» **What needs to be done**
All lines holding the string "object" are to be shown.

» **Dataset extract**
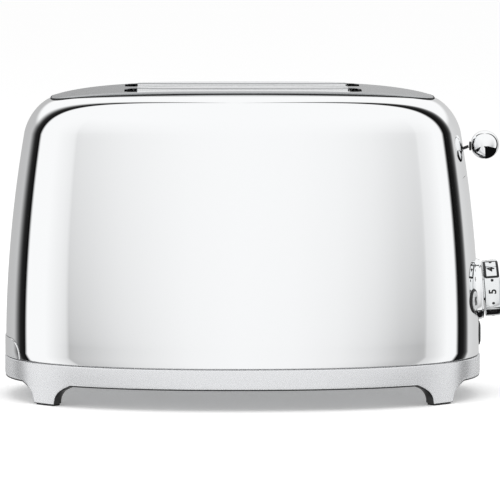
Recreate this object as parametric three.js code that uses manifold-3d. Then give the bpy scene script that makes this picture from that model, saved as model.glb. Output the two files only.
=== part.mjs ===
// Two-slice toaster: chromed shell, satin top, cast base on four feet, and the works inside
// Millimetres. +X is the lever end, +Y the rear, +Z up; the origin is on the floor, in the middle of
// the whole object's width and depth. Inside the group, X and Y are counted from the body's centre.

import * as THREE from 'three';
import { mergeVertices } from 'three/addons/utils/BufferGeometryUtils.js';
import Module from 'manifold-3d';

const wasm = await Module();
wasm.setup();

// Clearances
const seat = 0.3;
const slide = 0.4;
const turn = 0.35;
const overrun = 20;

// Body: a superelliptic plan that tapers up to a rounded shoulder and a domed top
const body = {
  halfWidth: 151, halfDepth: 97, planPower: 2.3, wall: 1.2, bottom: 26.9,
  taperStart: 35.7, shoulder: 172.3, taper: 12.1, taperPower: 1.84,
  cornerWidth: 20, cornerHeight: 21.3, crown: 0.5, endDrop: 3.4, dropReach: 121, dropPower: 4,
  sides: 40, sideLevels: 5, cornerLevels: 4, innerLevels: 3,
};
const bodyTop = body.shoulder + body.cornerHeight;
const cornerShare = [[0, 0], [0.125, 0.553], [0.574, 0.982], [1, 1]];
const crownShare = [0.85, 0.6, 0.25];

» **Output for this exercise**
Recreate this object as parametric three.js code that uses manifold-3d. Then give the bpy scene script that makes this picture from that model, saved as model.glb. Output the two files only.
// the whole object's width and depth. Inside the group, X and Y are counted from the body's centre.